Despite the fact that the quantitative results of the above-mentioned studies vary, they all agree that failure to deploy Nord Stream 2 will result in a significant increase in EU wholesale gas prices and in a significant welfare loss for the European economies. In particular, two of the main consumers of Russian gas – Germany and Italy – should consider whether they are ready for this. After all, according to the BMWi and the IW Cologne, they both already some of have the highest industrial electricity prices and unit wage costs among the EU countries.
The policy of meddling in internal European affairs and of external pressure to advance national economic interests is a common practice in Washington. The latest example: According to estimations by the IfW Kiel, the White House will force China to buy US-American LNG worth more than USD 2 billion in 2021 as part of the highly asymmetric Phase-One-Deal.
The economic pragmatism and the duplicity of American policy are also evident in the fact that the United States forbid Europeans from buying Russian gas, but are actively buying Russian oil themselves. From the beginning of the Ukrainian crisis in 2014 up until 2020, imports of crude oil and petroleum products from Russia to the USA rose by 56.2 percent to almost 190 billion barrels per year. This is the official data from the US government.

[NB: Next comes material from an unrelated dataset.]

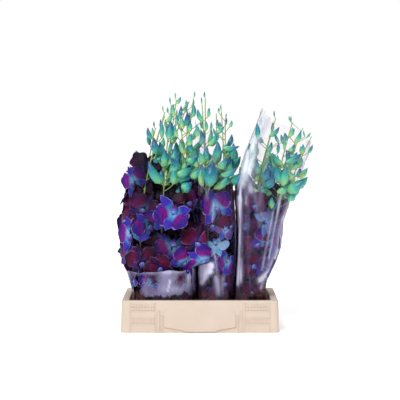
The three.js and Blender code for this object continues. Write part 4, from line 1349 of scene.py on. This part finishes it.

Ultimately, the American liquid gas alternative would also be much less climate friendly. According to a study by the Chicago-based risk management and consulting firm Sphera, importing natural gas to Central Europe via the Nord Stream 2 pipeline would emit four times less CO2 on average than importing the same amount of liquefied natural gas by tanker ships from the United States.
Finally, Nord Stream 2 could also become a cornerstone of the EU’s ambitious hydrogen strategy. According to Gazprom and the Eurogas Association, it is technically possible to load the pipeline flow with up to 70-80 percent hydrogen.